Interviewees did not mention any negative stories about their former community. For example, a question asking about a negative situation such as crime or race tensions in their area would be dismissed and regarded as a fallacy. All was well, they would say. Things got bad when they moved.
In reality, history proves otherwise and it has been reported that crime, filthiness, unemployment, gangsterism and many other calamities were rife in the area.
Former residents, and people who knew the area, try by all means to wash out negative comments about their “precious home”. One interviewee, Babo Mbatha, who now resides in Chesterville, even compared the negative stories of Cato Manor to the ones told of Shaka by the Europeans: “They say he was mean, did not laugh; have you ever seen a person on earth who never laughs?” he asked.

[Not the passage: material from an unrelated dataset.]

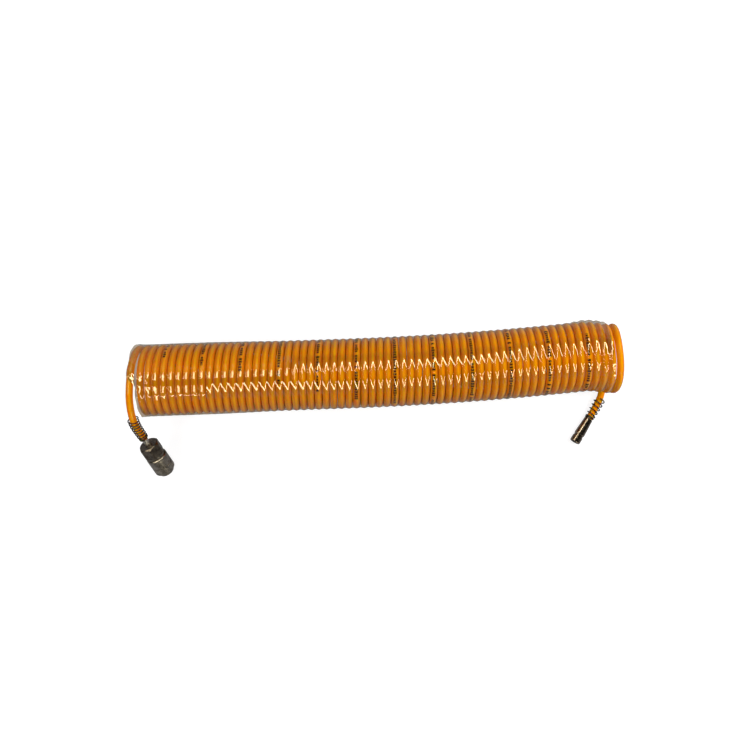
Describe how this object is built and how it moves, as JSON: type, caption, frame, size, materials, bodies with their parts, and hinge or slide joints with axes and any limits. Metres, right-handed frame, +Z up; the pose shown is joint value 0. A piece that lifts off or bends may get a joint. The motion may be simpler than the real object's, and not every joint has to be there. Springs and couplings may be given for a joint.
{
  "type": "coiled air hose",
  "caption": "Recoil air hose: an amber polyurethane coil in a clear film sleeve, with a quick coupling socket on one tail and its plug on the other.",
  "frame": {"origin": "on the floor, in the middle of the film's flat underside, below the middle of the coil", "axes": "+X along the coil from the socket's end to the plug's end, +Y away from the couplings, +Z up"},
  "size_m": [0.5555, 0.1613, 0.081],
  "materials": {
    "hose": "glossy translucent amber polyurethane",
    "film": "clear glossy packing film",
    "guard_wire": "dull drawn steel wire",
    "socket_metal": "dark satin nickel",
    "sleeve_metal": "dark satin nickel with a fluted grip",
    "spring_steel": "bright spring steel",
    "valve_brass": "turned brass",
    "seal_rubber": "black nitrile rubber",
    "plug_steel": "polished nickel plate",
    "ball_steel": "polished ball steel"
  },
  "bodies": {
    "hose": {"hose_coil": "hose", "hose_tail_socket": "hose", "hose_tail_plug": "hose", "film_sleeve": "film", "guard_spring_socket": "guard_wire", "guard_spring_plug": "guard_wire", "socket_hex_stem": "socket_metal", "socket_body": "socket_metal", "sleeve_stop_ring": "spring_steel", "sleeve_spring": "spring_steel", "valve_spring": "spring_steel", "plug_packing": "seal_rubber", "plug": "plug_steel"},
    "sleeve": {"socket_sleeve": "sleeve_metal"},
    "valve": {"valve_poppet": "valve_brass", "valve_seal": "seal_rubber"},
    "ball_1": {"lock_ball_1": "ball_steel"},
    "ball_2": {"lock_ball_2": "ball_steel"},
    "ball_3": {"lock_ball_3": "ball_steel"},
    "ball_4": {"lock_ball_4": "ball_steel"},
    "ball_5": {"lock_ball_5": "ball_steel"},
    "ball_6": {"lock_ball_6": "ball_steel"}
  },
  "joints": [
    {"name": "sleeve_slide", "type": "slide", "parent": "hose", "child": "sleeve", "axis": [-0.3137, 0.6607, 0.682], "range_m": [0, 0.003], "stiffness_N_per_m": 1500, "springref_m": -0.003, "deforming": ["sleeve_spring"]},
    {"name": "valve_slide", "type": "slide", "parent": "hose", "child": "valve", "axis": [-0.3137, 0.6607, 0.682], "range_m": [0, 0.004], "stiffness_N_per_m": 500, "springref_m": -0.004, "deforming": ["valve_spring"]},
    {"name": "ball_1_slide", "type": "slide", "parent": "hose", "child": "ball_1", "axis": [-0.1983, -0.748, 0.6334], "range_m": [0, 0.0006]},
    {"name": "ball_2_slide", "type": "slide", "parent": "hose", "child": "ball_2", "axis": [-0.9033, -0.4289, 0], "range_m": [0, 0.0006]},
    {"name": "ball_3_slide", "type": "slide", "parent": "hose", "child": "ball_3", "axis": [-0.705, 0.3191, -0.6334], "range_m": [0, 0.0006]},
    {"name": "ball_4_slide", "type": "slide", "parent": "hose", "child": "ball_4", "axis": [0.1983, 0.748, -0.6334], "range_m": [0, 0.0006]},
    {"name": "ball_5_slide", "type": "slide", "parent": "hose", "child": "ball_5", "axis": [0.9033, 0.4289, 0], "range_m": [0, 0.0006]},
    {"name": "ball_6_slide", "type": "slide", "parent": "hose", "child": "ball_6", "axis": [0.705, -0.3191, 0.6334], "range_m": [0, 0.0006]}
  ],
  "couplings": [
    {"joint": "ball_1_slide", "follows": "sleeve_slide", "ratio": 0.2},
    {"joint": "ball_2_slide", "follows": "sleeve_slide", "ratio": 0.2},
    {"joint": "ball_3_slide", "follows": "sleeve_slide", "ratio": 0.2},
    {"joint": "ball_4_slide", "follows": "sleeve_slide", "ratio": 0.2},
    {"joint": "ball_5_slide", "follows": "sleeve_slide", "ratio": 0.2},
    {"joint": "ball_6_slide", "follows": "sleeve_slide", "ratio": 0.2}
  ]
}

Forced removals were a “cruel and sinful plan” that burnt the hearts of every affected person as separate development was forced on people, said a Mr Rajah of the Cato Manor Indian Ratepayers’ Co-ordinating Council, “without any humane feelings”.
The removals had devastating social, cultural, and economic consequences from which many never fully recovered.
To preserve the rich histories of the area, conversations with former individuals who had interaction with the place are a source which has the potential to yield much valuable information.
Like its counterparts in South African social history, Sophiatown and District Six, Cato Manor was a place where the apartheid government, to pursue its policy of separate development, inscribed its laws in order to disperse a multiracial community, to attempt to define and control where racially defined citizens could live, work, and travel.